Trump’s stolen-election lie is still poisoning Republican politics
By February 6, 2021, Donald Trump’s insistence that the 2020 election was stolen had done something more damaging than keep his supporters angry. It had become a self-sustaining force inside Republican politics, shaping who could speak freely, who had to stay quiet, and who risked being punished for acknowledging reality. The lie was no longer just a post-election slogan or a desperate attempt to reverse an outcome that had already been certified. It had evolved into the central pressure point in a party still trying to decide whether its future belonged to truth, Trump’s grievance machine, or some uneasy and unstable mix of the two. In the weeks after Election Day, Trump and his allies kept filing lawsuits, holding rallies, and repeating fraud claims even as courts rejected challenge after challenge and state officials stood by their results. By early February, the sheer persistence of the falsehood had made it bigger than the campaign that produced it. It was now the governing fact of Republican life, and the damage it caused was visible in every direction.
That damage was especially acute for Republicans who wanted to keep one foot in Trump’s camp and the other in political reality. They were under constant pressure to either repeat claims they knew were false or be treated as disloyal by the party’s most committed voters. Every attempt to square that circle only made the contradiction more obvious. If they defended Trump’s stolen-election narrative, they risked looking like they had accepted a conspiracy theory that had helped inflame the post-election turmoil and, ultimately, the attack on the Capitol. If they rejected it, they risked being cast out of a party that had become increasingly organized around fealty to Trump rather than around any shared standard of evidence. That tension was not abstract, and it was not confined to one faction or one chamber of Congress. It was reshaping the Republican brand in real time, forcing elected officials to choose between convenience and credibility. In a healthier political party, that would be an easy choice. In Trump’s GOP, it was a test many people seemed unwilling to fail in public, even if doing so meant repeating nonsense in private or avoiding the subject altogether.

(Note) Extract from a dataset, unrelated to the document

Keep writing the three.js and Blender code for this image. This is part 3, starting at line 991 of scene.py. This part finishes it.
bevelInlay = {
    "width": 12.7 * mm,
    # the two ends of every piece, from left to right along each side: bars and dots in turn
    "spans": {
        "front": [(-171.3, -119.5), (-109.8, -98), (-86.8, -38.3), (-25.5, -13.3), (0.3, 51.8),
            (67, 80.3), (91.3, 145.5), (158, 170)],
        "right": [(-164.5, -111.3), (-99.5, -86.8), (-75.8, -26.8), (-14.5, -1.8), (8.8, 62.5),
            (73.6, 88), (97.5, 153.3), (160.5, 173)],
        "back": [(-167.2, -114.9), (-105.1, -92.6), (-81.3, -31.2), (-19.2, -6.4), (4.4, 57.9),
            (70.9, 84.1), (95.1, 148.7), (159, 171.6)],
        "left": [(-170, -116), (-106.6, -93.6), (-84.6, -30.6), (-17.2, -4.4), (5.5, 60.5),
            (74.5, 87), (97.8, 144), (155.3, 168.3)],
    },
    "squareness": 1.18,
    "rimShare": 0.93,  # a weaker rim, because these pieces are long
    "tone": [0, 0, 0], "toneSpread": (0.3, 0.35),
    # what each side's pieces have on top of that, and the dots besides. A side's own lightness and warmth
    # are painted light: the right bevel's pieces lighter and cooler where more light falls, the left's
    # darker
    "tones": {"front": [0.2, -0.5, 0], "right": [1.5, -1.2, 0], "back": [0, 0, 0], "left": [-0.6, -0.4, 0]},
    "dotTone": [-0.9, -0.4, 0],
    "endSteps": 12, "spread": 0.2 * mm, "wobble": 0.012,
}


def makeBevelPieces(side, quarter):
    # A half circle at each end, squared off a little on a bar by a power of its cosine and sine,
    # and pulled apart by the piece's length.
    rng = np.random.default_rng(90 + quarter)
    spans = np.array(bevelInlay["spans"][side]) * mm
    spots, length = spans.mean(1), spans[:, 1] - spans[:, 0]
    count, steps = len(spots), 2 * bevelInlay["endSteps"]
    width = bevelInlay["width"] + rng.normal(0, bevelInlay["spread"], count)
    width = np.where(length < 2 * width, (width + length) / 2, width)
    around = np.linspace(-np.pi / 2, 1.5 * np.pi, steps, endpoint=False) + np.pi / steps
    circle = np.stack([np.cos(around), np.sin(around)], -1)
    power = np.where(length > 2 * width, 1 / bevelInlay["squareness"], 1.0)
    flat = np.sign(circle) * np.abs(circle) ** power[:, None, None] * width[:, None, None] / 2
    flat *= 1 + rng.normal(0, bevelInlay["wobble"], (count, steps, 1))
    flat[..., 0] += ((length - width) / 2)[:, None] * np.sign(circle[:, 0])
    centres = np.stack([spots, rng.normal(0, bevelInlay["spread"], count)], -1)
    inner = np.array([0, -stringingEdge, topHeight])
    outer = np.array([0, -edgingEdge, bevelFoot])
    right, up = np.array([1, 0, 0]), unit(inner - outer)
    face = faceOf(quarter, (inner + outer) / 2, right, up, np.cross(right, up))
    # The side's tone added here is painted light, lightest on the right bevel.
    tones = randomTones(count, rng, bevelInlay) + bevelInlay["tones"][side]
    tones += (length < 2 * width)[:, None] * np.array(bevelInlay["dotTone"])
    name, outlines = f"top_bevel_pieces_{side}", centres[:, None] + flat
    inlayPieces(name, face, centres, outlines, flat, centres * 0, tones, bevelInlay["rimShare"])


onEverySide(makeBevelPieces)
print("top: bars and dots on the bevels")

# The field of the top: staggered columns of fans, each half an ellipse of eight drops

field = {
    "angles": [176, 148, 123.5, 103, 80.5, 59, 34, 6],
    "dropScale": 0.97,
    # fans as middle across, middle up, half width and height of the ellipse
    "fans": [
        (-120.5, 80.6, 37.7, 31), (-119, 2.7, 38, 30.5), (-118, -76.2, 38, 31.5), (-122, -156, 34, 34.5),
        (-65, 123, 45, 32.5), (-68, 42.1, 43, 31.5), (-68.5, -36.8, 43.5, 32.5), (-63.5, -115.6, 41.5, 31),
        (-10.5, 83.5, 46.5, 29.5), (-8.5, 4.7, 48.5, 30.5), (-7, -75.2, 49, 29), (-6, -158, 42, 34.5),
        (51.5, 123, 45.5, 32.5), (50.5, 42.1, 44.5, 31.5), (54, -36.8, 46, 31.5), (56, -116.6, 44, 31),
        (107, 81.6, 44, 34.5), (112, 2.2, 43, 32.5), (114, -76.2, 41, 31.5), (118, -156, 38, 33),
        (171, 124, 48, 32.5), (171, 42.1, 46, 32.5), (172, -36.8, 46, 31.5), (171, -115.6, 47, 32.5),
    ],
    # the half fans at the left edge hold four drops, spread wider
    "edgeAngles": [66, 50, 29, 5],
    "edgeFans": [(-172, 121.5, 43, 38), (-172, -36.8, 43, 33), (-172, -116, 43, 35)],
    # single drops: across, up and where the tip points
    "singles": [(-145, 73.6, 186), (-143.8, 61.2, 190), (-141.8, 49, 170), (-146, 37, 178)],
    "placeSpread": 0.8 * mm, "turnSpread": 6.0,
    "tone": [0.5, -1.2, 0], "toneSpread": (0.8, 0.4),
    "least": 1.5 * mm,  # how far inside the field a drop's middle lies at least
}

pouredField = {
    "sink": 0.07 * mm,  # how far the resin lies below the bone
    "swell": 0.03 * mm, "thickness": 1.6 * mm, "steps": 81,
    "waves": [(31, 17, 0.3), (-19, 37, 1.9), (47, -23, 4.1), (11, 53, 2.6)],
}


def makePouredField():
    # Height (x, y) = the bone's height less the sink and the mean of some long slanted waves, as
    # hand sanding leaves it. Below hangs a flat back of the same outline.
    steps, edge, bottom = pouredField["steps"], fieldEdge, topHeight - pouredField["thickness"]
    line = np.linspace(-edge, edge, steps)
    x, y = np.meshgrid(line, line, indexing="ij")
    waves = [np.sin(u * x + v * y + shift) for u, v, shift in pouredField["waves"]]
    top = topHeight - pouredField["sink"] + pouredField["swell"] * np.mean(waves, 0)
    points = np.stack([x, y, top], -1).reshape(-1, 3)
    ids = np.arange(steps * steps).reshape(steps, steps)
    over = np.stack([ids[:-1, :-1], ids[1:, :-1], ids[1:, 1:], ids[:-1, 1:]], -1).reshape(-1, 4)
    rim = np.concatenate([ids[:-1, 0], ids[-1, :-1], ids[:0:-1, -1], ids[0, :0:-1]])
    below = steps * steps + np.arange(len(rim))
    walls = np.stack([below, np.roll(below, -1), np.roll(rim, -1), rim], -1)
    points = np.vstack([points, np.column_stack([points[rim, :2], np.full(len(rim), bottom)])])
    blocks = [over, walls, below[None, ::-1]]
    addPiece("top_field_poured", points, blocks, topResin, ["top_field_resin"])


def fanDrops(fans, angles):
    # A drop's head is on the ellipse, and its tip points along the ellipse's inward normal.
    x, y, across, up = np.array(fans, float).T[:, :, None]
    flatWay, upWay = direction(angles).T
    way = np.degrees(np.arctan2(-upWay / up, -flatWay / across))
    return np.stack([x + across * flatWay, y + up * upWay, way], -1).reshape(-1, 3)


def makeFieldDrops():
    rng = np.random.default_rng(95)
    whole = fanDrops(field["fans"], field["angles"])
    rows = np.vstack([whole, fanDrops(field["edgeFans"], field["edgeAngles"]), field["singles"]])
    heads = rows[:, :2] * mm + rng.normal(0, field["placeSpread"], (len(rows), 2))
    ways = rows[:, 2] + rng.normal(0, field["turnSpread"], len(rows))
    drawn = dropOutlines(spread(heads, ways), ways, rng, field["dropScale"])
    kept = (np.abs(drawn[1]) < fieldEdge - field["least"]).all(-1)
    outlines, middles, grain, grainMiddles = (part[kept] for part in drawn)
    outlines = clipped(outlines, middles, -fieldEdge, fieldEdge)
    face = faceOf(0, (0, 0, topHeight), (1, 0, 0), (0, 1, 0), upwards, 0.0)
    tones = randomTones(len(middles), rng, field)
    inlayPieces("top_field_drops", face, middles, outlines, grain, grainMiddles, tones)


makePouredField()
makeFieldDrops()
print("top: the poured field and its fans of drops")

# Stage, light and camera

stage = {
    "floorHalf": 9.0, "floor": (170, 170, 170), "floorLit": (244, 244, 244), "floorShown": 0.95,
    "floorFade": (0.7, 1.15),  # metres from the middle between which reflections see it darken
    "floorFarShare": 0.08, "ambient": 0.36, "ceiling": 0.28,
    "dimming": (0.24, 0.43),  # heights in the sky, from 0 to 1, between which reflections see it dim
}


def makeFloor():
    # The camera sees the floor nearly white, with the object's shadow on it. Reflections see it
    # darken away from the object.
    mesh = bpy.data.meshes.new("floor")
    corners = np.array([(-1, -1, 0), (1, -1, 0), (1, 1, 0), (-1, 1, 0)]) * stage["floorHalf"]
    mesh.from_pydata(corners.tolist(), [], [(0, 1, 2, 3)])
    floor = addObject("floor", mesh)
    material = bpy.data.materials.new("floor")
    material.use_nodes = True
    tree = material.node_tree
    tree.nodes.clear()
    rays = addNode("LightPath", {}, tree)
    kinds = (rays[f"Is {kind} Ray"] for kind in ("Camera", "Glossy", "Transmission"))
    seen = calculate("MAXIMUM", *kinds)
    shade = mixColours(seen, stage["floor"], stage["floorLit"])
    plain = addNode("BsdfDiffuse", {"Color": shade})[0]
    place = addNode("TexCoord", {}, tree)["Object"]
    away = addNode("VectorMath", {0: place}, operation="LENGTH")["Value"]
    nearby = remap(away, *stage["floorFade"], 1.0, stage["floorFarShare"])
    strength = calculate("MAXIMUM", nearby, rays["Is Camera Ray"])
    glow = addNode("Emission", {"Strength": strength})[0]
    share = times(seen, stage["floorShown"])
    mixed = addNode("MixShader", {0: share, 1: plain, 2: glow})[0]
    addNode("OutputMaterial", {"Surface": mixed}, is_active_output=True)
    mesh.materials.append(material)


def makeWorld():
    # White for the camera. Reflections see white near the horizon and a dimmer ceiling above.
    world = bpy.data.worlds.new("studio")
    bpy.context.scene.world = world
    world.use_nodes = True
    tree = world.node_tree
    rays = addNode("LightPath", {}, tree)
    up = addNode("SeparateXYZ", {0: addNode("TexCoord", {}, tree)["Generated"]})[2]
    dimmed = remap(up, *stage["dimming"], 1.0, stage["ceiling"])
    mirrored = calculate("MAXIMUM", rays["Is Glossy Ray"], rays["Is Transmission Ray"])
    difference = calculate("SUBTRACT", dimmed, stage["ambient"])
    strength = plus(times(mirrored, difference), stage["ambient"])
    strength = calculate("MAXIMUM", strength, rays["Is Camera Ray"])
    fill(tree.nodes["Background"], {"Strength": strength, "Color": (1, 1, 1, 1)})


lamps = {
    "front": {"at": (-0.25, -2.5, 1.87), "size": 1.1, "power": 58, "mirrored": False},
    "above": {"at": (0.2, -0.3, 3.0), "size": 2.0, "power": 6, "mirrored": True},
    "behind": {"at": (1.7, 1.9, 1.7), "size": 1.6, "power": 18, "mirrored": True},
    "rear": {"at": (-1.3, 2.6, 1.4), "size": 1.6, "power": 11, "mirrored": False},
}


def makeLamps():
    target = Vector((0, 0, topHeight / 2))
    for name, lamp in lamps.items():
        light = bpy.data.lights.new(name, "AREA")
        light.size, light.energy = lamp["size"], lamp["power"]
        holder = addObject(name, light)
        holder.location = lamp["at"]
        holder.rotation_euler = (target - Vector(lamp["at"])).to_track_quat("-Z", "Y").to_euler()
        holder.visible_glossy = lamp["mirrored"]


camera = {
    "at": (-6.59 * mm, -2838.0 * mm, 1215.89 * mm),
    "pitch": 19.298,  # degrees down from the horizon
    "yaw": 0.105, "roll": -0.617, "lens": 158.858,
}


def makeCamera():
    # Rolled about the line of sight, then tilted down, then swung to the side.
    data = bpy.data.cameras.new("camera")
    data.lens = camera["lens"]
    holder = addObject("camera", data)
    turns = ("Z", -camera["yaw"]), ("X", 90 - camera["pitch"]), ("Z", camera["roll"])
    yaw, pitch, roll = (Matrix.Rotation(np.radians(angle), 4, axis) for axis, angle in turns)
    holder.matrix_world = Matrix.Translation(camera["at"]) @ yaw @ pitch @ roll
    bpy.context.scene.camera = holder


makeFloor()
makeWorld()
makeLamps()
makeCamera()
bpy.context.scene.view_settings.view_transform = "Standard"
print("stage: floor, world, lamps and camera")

The broader political consequences were getting harder to ignore because the stolen-election lie had already helped produce something far more serious than a messaging problem. The January 6 attack on the Capitol gave the entire narrative a darker and more dangerous meaning, turning what had started as a strategic refusal to accept defeat into the backdrop for violence against the democratic process. That mattered because it changed the lie from a tool of denial into a source of legitimacy for outrage, radicalization, and attack. Trump spent weeks telling supporters that the election had been rigged, and by early February, the country was living with the results of that campaign. Courts had dismissed a large share of the post-election claims. Election officials in battleground states had defended the integrity of their systems. Some Republicans, including those who had bent over backward to protect Trump for years, were starting to sound exhausted by the endless effort to pretend there was still some hidden path to victory. But exhaustion did not mean the problem was fading. The opposite was closer to the truth. The more the claims collapsed under scrutiny, the more their supporters doubled down, because admitting defeat would mean admitting they had been led into a dead end. That is how political delusions become harder to escape after they have already done real-world damage.

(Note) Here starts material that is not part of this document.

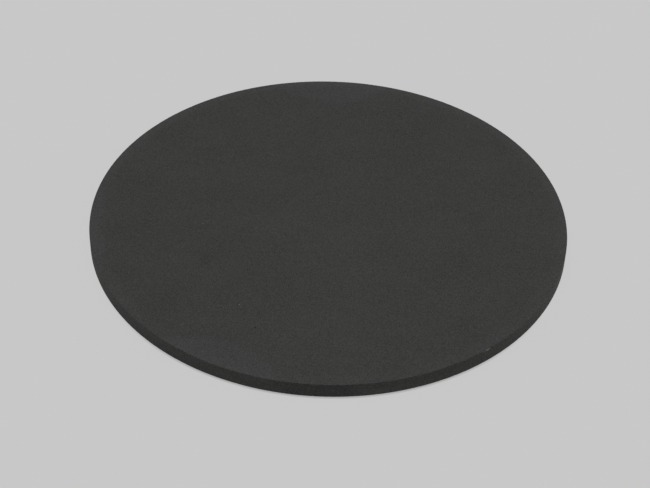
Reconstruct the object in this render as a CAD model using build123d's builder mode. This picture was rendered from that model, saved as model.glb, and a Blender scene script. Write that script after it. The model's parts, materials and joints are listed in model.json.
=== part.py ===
"""A round ceramic sputtering target: one plate, ground flat on both faces and round its rim.

The plate rests on its bonding face. The origin is the centre of that face, and +Z points out of
the face that is sputtered away. Both arrises are broken to a narrow 45 degree flat. The front one
has lost a few small flakes, each of which left a shallow shell-shaped scar across that flat.
"""
from build123d import *
import os
from math import cos, degrees, radians, sin

# The plate, in millimetres
DIAMETER = 101.6
THICKNESS = 3.175
FRONT_EDGE_BREAK = 0.1
BACK_EDGE_BREAK = 0.1

# The chip in the front arris. Angles are in degrees, anticlockwise from +X, lengths run along the
# broken edge, and depths are measured below its flat.
CHIP_ANGLE = -51.3
CHIP_LENGTH = 1.3
CHIP_DEPTH = 0.12

# Two flakes went with the chip, one at each of its ends. Each overlaps the chip. The long one split
# off down the rim, so the ball that cuts its scar leans over towards the side.
EVEN_LEAN = 45
LONG_FLAKE_LENGTH = 1.4
LONG_FLAKE_DEPTH = 0.09
LONG_FLAKE_OVERLAP = 0.55
LONG_FLAKE_LEAN = 20
SHORT_FLAKE_LENGTH = 0.6
SHORT_FLAKE_DEPTH = 0.08
SHORT_FLAKE_OVERLAP = 0.1

# Lone nicks in the same arris
NICK_ANGLES = (-125.7, -114.9, -49.2)
NICK_LENGTH = 0.6
NICK_DEPTH = 0.07


def turn_along_rim(length):
    """The angle that a length along the rim takes up."""
    return degrees(length / (DIAMETER / 2))


def cut_scar(angle, length, depth, lean=EVEN_LEAN):
    """Cut one scar into the front edge's flat with a ball. The lean is the angle above the back
    face at which the ball's centre stands out from the middle of the flat."""
    radius = ((length / 2) ** 2 + depth**2) / (2 * depth)
    flat_middle = FRONT_EDGE_BREAK / 2
    outward = (radius - depth) * cos(radians(lean)) - flat_middle
    upward = (radius - depth) * sin(radians(lean)) - flat_middle
    with Locations(Rotation(0, 0, angle)):
        with Locations((DIAMETER / 2 + outward, 0, THICKNESS + upward)):
            Sphere(radius, mode=Mode.SUBTRACT)


with BuildPart() as target_disc:
    with BuildSketch(Plane.XY):
        Circle(DIAMETER / 2)
    extrude(amount=THICKNESS)

    arrises = target_disc.edges().filter_by(GeomType.CIRCLE).sort_by(Axis.Z)
    chamfer(arrises[-1], FRONT_EDGE_BREAK)
    chamfer(arrises[0], BACK_EDGE_BREAK)

    cut_scar(CHIP_ANGLE, CHIP_LENGTH, CHIP_DEPTH)
    to_long_flake = turn_along_rim((CHIP_LENGTH + LONG_FLAKE_LENGTH) / 2 - LONG_FLAKE_OVERLAP)
    to_short_flake = turn_along_rim((CHIP_LENGTH + SHORT_FLAKE_LENGTH) / 2 - SHORT_FLAKE_OVERLAP)
    cut_scar(CHIP_ANGLE - to_long_flake, LONG_FLAKE_LENGTH, LONG_FLAKE_DEPTH, LONG_FLAKE_LEAN)
    cut_scar(CHIP_ANGLE + to_short_flake, SHORT_FLAKE_LENGTH, SHORT_FLAKE_DEPTH)
    for nick_angle in NICK_ANGLES:
        cut_scar(nick_angle, NICK_LENGTH, NICK_DEPTH)

target_disc.part.label = "target_disc"

os.makedirs("parts", exist_ok=True)
export_step(target_disc.part, "parts/target_disc.step")
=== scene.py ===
import json
from math import cos, pi, radians, sin

import bpy
import numpy as np
from mathutils import Matrix, Vector
from mathutils.geometry import delaunay_2d_cdt


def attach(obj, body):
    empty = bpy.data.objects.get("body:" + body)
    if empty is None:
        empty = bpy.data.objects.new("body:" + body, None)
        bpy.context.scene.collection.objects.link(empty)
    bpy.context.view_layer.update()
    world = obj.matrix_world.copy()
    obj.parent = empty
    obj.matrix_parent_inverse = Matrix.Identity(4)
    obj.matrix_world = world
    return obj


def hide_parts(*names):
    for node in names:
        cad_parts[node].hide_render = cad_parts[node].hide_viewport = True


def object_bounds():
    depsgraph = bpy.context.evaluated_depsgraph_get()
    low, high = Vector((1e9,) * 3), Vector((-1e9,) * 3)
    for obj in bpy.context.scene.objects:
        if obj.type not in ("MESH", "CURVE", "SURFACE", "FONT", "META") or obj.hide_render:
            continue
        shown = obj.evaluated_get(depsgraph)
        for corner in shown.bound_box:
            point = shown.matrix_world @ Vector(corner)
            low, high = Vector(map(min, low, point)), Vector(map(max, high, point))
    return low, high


# A round sputtering target: one plate of dark sintered ceramic, ground on both faces and round its
# rim. It lies on its back face, with +Z out of the front face. Lengths here are in millimetres and
# angles in degrees, and become metres and radians where Blender takes them.
MM = 0.001

# The thickness and the angles of the mesh's columns are rounded to this many digits
DIGITS = 4

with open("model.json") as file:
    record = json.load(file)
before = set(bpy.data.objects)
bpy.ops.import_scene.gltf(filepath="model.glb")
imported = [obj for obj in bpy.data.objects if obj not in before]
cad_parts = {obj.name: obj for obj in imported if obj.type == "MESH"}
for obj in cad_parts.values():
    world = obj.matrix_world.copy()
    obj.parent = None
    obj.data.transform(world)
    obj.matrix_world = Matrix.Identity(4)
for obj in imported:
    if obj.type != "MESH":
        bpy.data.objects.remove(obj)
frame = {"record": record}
cad_low, cad_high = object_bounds()

rim_mount = next(m for m in frame["record"]["mounts"] if m["name"] == "rim")
RADIUS = rim_mount["dims"]["r_mm"]
THICKNESS = round((cad_high.z - cad_low.z) / MM, DIGITS)
EDGE_BREAK = (THICKNESS - rim_mount["dims"]["length_mm"]) / 2

# Flake scars on the front arris, as the solid has them: angle anticlockwise from +X, length along
# the broken edge, depth below its flat, and how high the ball that cuts the scar stands out from it
EVEN_LEAN = 45
CHIP = (-51.3, 1.3, 0.12, EVEN_LEAN)
LONG_FLAKE = (-52.2, 1.4, 0.09, 20)
SMALL_SCARS = (
    (-50.34, 0.6, 0.08, EVEN_LEAN),
    (-49.2, 0.6, 0.07, EVEN_LEAN),
    (-114.9, 0.6, 0.07, EVEN_LEAN),
    (-125.7, 0.6, 0.07, EVEN_LEAN),
)
SCARS = (CHIP, LONG_FLAKE, *SMALL_SCARS)

# Wear that is too fine for the solid: crumbs lost along both arrises in grinding
CRUMBS_PER_ARRIS = 420
CRUMB_LENGTH = (0.18, 0.55)
CRUMB_DEPTH = (0.006, 0.03)

# A fracture face has shell-like ripples that spread from where the flake let go
RIPPLE_HEIGHT = 0.006
RIPPLE_PITCH = 0.16
RIPPLE_FADE = 0.05

# Steps of the mesh round the rim, with finer ones round each scar
RIM_STEP = 0.18
SCAR_STEP = 0.05
SCAR_MARGIN = 0.6

# Edges at which the surface turns by more than this are shaded as sharp
SHARP_ANGLE = 28

# Rows of the mesh across the edge, as distances from the sharp corner that the arris would have
FRONT_ROWS = (EDGE_BREAK, 0.14, 0.18, 0.22, 0.26, 0.32, 0.39, 0.5, 0.9)
BACK_ROWS = (EDGE_BREAK, 0.2, 0.4, 0.9)
MARGIN = FRONT_ROWS[-1]

# Points inside a flat face are further apart the further in they lie
FIRST_SPACING = 0.2
SPACING_GROWTH = 1.45
WIDEST_SPACING = 3.5

# The points of a flat face are joined by triangles that stay inside its outline, which is what 1
# asks of Blender, and points closer than the length given here are merged
STAY_INSIDE = 1
MERGE_WITHIN = 1e-6

# Marks on the face keep this far from the margin and from each other. The points that fill the
# face keep away from a mark's middle by this many times its width.
MARK_INSET = 1
MARK_SPACING = 1.5
MARK_CLEARANCE = 1.2

# Pores that the grinding opened: place on the face, width and depth. The depth of a fine one is a
# share of its width.
PORES = ((-13.9, -35.33, 0.38, 0.22), (-16.93, -30.25, 0.34, 0.17))
FINE_PORES = 46
FINE_PORE_WIDTH = (0.1, 0.22)
FINE_PORE_DEPTH = 0.35
PORE_SIDES = 12
PORE_JITTER = (0.85, 1.15)

# Rings of points that shape a pore: share of its half width, and share of its depth
PORE_RINGS = ((1.6, 0), (1.0, 0), (0.8, 0.45), (0.44, 0.9))

# Pale grains that lie flush in the face: place, width along X, and width across as a share of it.
# The core is the share of a grain within which the mesh's triangles are pale.
GRAINS = ((-17.45, -28.79, 0.27, 0.9), (-26.55, -3.63, 0.22, 1.2), (-28.31, -35.1, 0.5, 0.16))
FINE_GRAINS = 30
FINE_GRAIN_WIDTH = (0.08, 0.15)
GRAIN_SIDES = 9
GRAIN_JITTER = (0.8, 1.15)
GRAIN_CORE = 0.9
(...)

The cost to Trump’s own project was growing at the same time. He still commanded a powerful share of the Republican base, but that power came with an increasingly obvious price tag: loyalty now required repeating claims that made the party look reckless, unhinged, and indifferent to the basic mechanics of democratic legitimacy. The impeachment trial was one immediate consequence of that choice, and the public debate around it made clear just how much the party had been bent around Trump’s personal grievances. There was also a longer-term consequence that was arguably worse. By teaching supporters to distrust any outcome he disliked, Trump was not just trying to protect himself from one loss. He was training the Republican electorate to see elections as suspect whenever they produced an unwelcome result. That kind of lesson does not stay contained to one contest. It lingers, it distorts future campaigns, and it erodes the basic trust any party needs if it wants to win elections and govern without constant internal warfare. By February 6, the central problem was no longer whether Trump could still persuade enough people to believe the lie. It was that the lie had already done its work, and the Republican Party was left to absorb the fallout. Retreat now looked like betrayal, persistence looked like madness, and staying close to Trump kept exposing more people to the wreckage he had created.